Dawson-Douglas acknowledged the use of community policing in New Haven, but said many families are uneasy when dealing with police. "A lot of my families tend to stray away from police because of their fear of, 'Oh you didn't solve my son's case,'" Dawson-Douglas says. She hopes Norman can serve as an example to New Haven families on the benefits of starting a dialogue and relationship with law enforcement.

"You deal with homicide detectives, you deal with the chief. You deal with so many officers and [families affected by homicide] really don't, they tend not to trust. Officer Norman has that following where he's actually trusted in the community. So I want him to bring that awareness to New Haven where I think the families will look at our officers in a different light," Dawson-Douglas says.

Bereavement March
Members of Bereavement Care Network march with families at 6th Annual March & Rally Event in New Haven, CT. Photo by Sean Billings

Norman acknowledged negative headlines about relations between police and the communities they patrol. In his view, the onus of improving relations on a large scale will fall equally on both parties. "It's going to take police officers getting out of their police car, visiting the local boys and girls club, visiting the local nursing homes, visiting local barbershops... It also takes community members to maybe approach an officer, engage in a conversation to get to know that officer as well."
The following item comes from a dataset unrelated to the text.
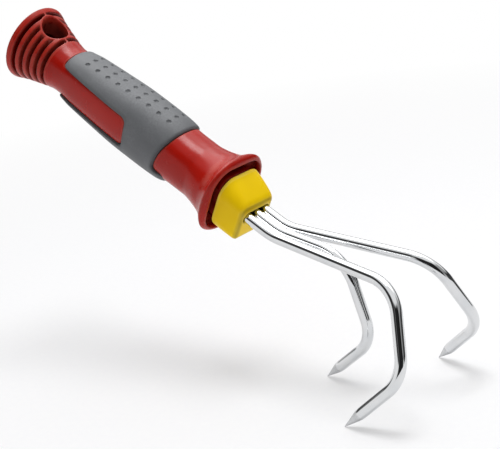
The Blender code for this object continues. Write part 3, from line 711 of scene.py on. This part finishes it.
def matt_floor(colour):
    """Painted board, rolled with a matt white: nearly no texture, and white to the eye further off.

    Near the tool most of it is lit as it is, so that the tool's shadow stays on it. Rays from the camera,
    from gloss and through glass see it turn to plain white with distance, so that it has no horizon.
    """
    material, add = new_material("matt_floor")
    place = add("ShaderNodeTexCoord").outputs["Object"]
    # The stipple of a paint roller is about 1.5 mm across
    stipple = add("ShaderNodeTexNoise", {"Vector": place, "Scale": noise_scale(1.5)})
    in_stipple = add("ShaderNodeMapRange", {"Value": stipple, "From Min": 0.3, "From Max": 0.7})
    tint = add("ShaderNodeMix", {0: in_stipple, 6: colour, 7: linear("#F2F2F4")}, data_type="RGBA")
    board = add(
        "ShaderNodeBsdfPrincipled", {"Base Color": tint, "Roughness": 0.9, "Specular IOR Level": 0.2}
    )
    # The floor turns white from 0.25 to 0.6 m away from the tool
    away = add("ShaderNodeVectorMath", {0: place}, operation="LENGTH")
    plain = add("ShaderNodeMapRange", {
        "Value": away, "From Min": 0.25, "From Max": 0.6, "To Min": 0.32, "To Max": 1.0,
    })
    share = add("ShaderNodeMath", {0: plain, 1: seen_directly(add)}, operation="MULTIPLY")
    white = add("ShaderNodeEmission", {"Color": (1, 1, 1, 1), "Strength": 1.0})
    mixed = add("ShaderNodeMixShader", {0: share, 1: board, 2: white})
    add("ShaderNodeOutputMaterial", {"Surface": mixed})
    return material


def seen_directly(add):
    """Share of 1 for rays that come from the camera, from gloss or through glass, and 0 for others."""
    path = add("ShaderNodeLightPath").outputs
    seen = add("ShaderNodeMath", {0: path["Is Camera Ray"], 1: path["Is Glossy Ray"]}, operation="MAXIMUM")
    return add("ShaderNodeMath", {0: seen, 1: path["Is Transmission Ray"]}, operation="MAXIMUM")


def studio_surround(strength):
    """White surround with dark flags and bright panels in it, as they are set round polished metal.

    The camera sees plain white. Gloss sees white too, broken by the flags and panels. The fill light that
    comes from all round follows them, but is never as dark as a flag or as bright as a panel.
    """
    world = bpy.data.worlds.new("studio")
    world.use_nodes = True
    world.node_tree.nodes.clear()
    add = functools.partial(add_node, world.node_tree)
    direction = add("ShaderNodeTexCoord").outputs["Generated"]
    height = add("ShaderNodeSeparateXYZ", {"Vector": direction}).outputs["Z"]
    climb = add("ShaderNodeMath", {0: height}, operation="ARCSINE")
    elevation = add("ShaderNodeMath", {0: climb}, operation="DEGREES")
    flat = add("ShaderNodeVectorMath", {0: direction, 1: (1, 1, 0)}, operation="MULTIPLY")
    heading = add("ShaderNodeVectorMath", {0: flat}, operation="NORMALIZE")
    level_there = 1.0
    for azimuth, half_width, lowest, highest, level in PANELS:
        turn = math.radians(azimuth)
        middle = (math.cos(turn), math.sin(turn), 0)
        beside = add("ShaderNodeVectorMath", {0: heading, 1: middle}, operation="DOT_PRODUCT")
        covered = 1.0
        for value, start, end in (
            (beside, *(math.cos(math.radians(half_width + blur)) for blur in (SIDE_BLUR, -SIDE_BLUR))),
            (elevation, lowest - LOW_BLUR, lowest + LOW_BLUR),
            (elevation, highest + HIGH_BLUR, highest - HIGH_BLUR),
        ):
            within = add(
                "ShaderNodeMapRange", {"Value": value, "From Min": start, "From Max": end},
                interpolation_type="SMOOTHSTEP",
            )
            covered = add("ShaderNodeMath", {0: covered, 1: within}, operation="MULTIPLY")
        left = add("ShaderNodeMapRange", {"Value": covered, "To Min": 1.0, "To Max": level})
        level_there = add("ShaderNodeMath", {0: level_there, 1: left}, operation="MULTIPLY")
    fill = add("ShaderNodeMapRange", {
        "Value": level_there, "From Max": 3.0, "To Min": 0.45 * strength, "To Max": 2.1 * strength,
    })
    light = add("ShaderNodeMix", {0: seen_directly(add), 2: fill, 3: level_there}, data_type="FLOAT")
    camera_ray = add("ShaderNodeLightPath").outputs["Is Camera Ray"]
    shown = add("ShaderNodeMath", {0: light, 1: camera_ray}, operation="MAXIMUM")
    background = add("ShaderNodeBackground", {"Color": (1, 1, 1, 1), "Strength": shown})
    add("ShaderNodeOutputWorld", {"Surface": background})
    return world


# Settings that every colour has
COLOUR = {"subtype": "COLOR", "size": 4, "min": 0, "max": 1}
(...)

At each march and rally event, Dawson-Douglas addresses the families she works with, saying, "Look in the front of you, look behind you, look to the left of you, look to the right of you. Everyone you're looking at are dealing with the same pain. You're not alone."

Norman says making a real difference will take everyone getting involved. "As long as you get out there, if you make a difference in one person's life, you've changed the world. You've changed the world for the better through at least one person."